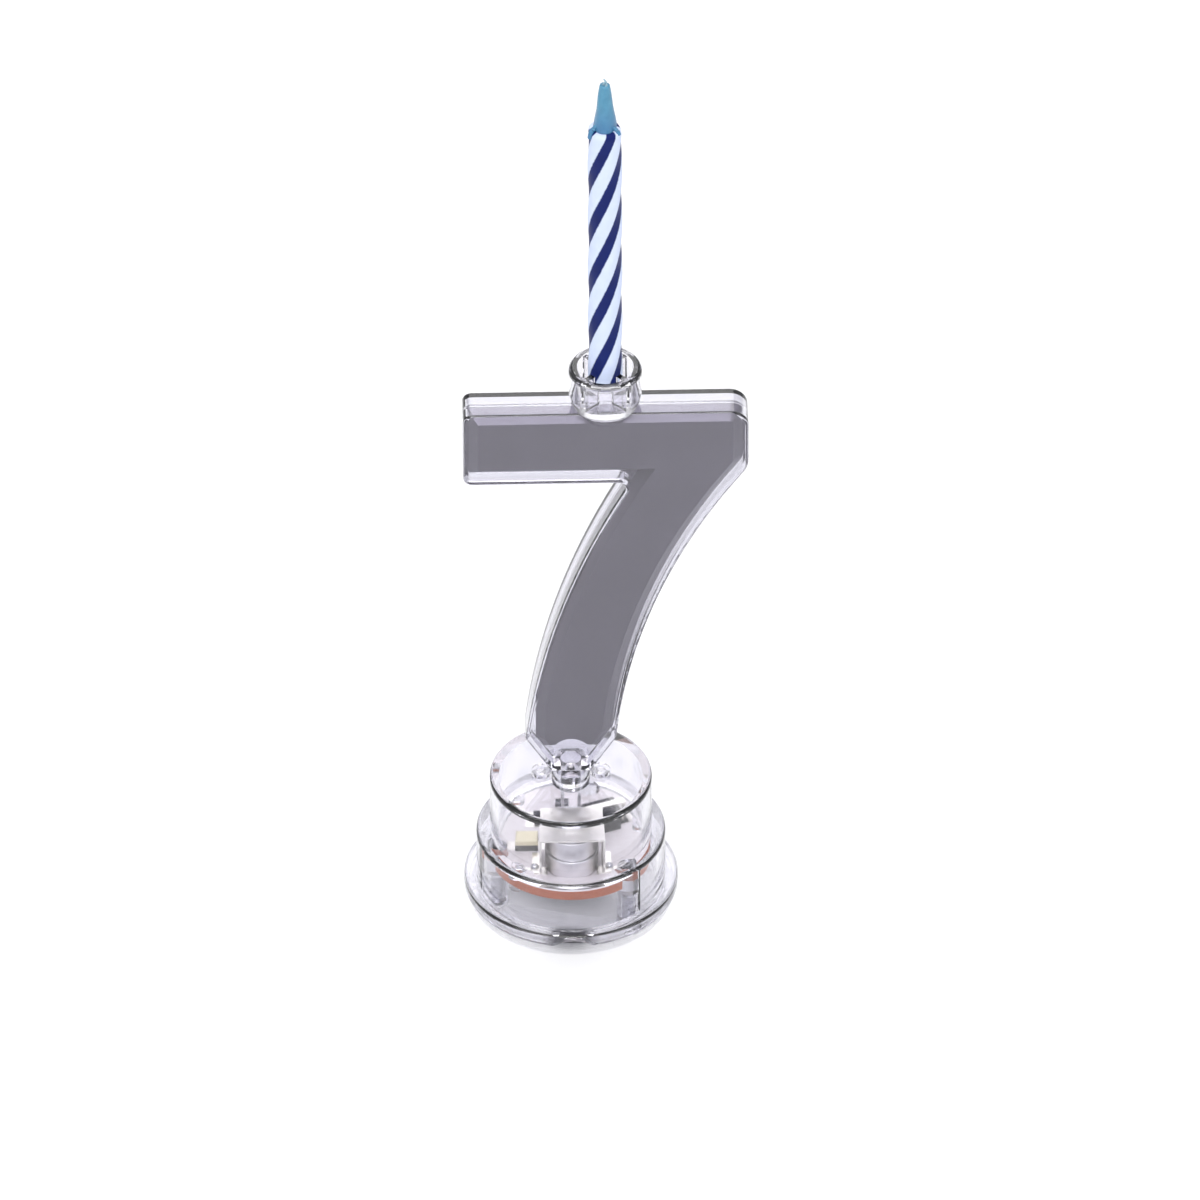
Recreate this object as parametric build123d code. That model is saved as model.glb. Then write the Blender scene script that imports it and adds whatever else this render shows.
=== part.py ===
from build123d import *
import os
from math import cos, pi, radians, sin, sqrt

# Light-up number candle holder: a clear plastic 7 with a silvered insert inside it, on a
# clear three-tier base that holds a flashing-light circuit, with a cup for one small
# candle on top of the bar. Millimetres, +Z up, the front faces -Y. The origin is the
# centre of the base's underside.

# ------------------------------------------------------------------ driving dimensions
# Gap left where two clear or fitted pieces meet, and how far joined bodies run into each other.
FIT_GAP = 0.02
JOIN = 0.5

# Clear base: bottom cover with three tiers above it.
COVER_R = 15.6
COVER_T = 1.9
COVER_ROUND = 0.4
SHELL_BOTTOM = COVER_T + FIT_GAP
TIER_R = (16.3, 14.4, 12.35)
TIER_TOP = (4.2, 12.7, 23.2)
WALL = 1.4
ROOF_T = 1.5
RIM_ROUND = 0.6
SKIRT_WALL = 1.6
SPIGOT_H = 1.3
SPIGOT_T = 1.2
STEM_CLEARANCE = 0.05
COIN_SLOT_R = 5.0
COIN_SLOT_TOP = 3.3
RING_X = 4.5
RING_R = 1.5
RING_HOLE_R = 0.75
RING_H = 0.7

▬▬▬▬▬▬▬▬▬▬

Short exercise: Quote exactly the opening line of the material above and every line after it, up to and including the line that contains "# centre of the base's underside.".

Response to the task:
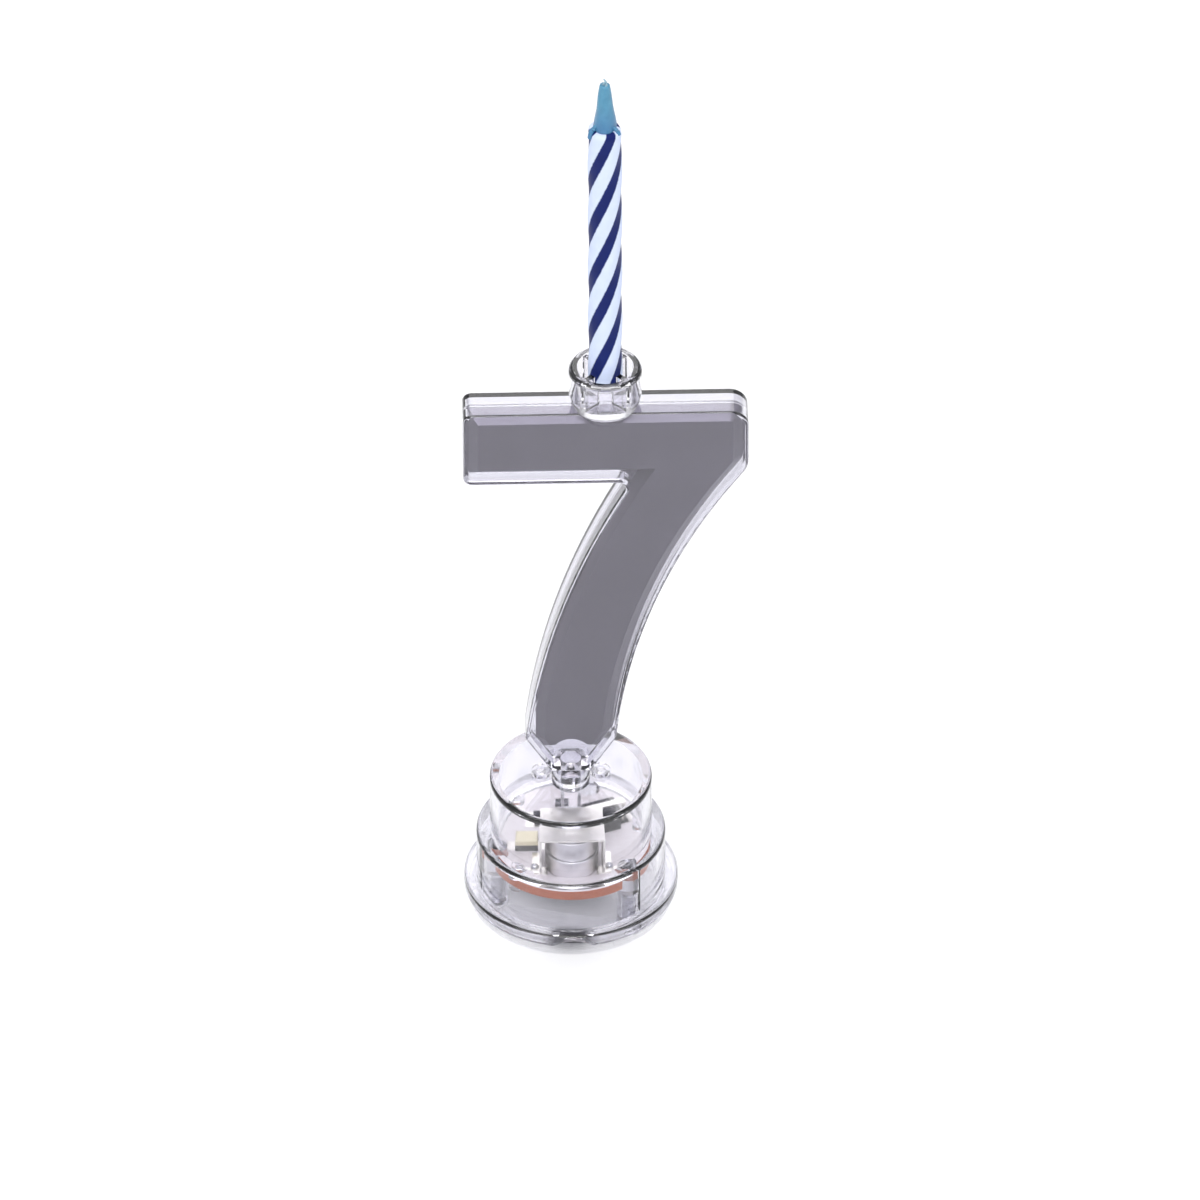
Recreate this object as parametric build123d code. That model is saved as model.glb. Then write the Blender scene script that imports it and adds whatever else this render shows.
=== part.py ===
from build123d import *
import os
from math import cos, pi, radians, sin, sqrt

# Light-up number candle holder: a clear plastic 7 with a silvered insert inside it, on a
# clear three-tier base that holds a flashing-light circuit, with a cup for one small
# candle on top of the bar. Millimetres, +Z up, the front faces -Y. The origin is the
# centre of the base's underside.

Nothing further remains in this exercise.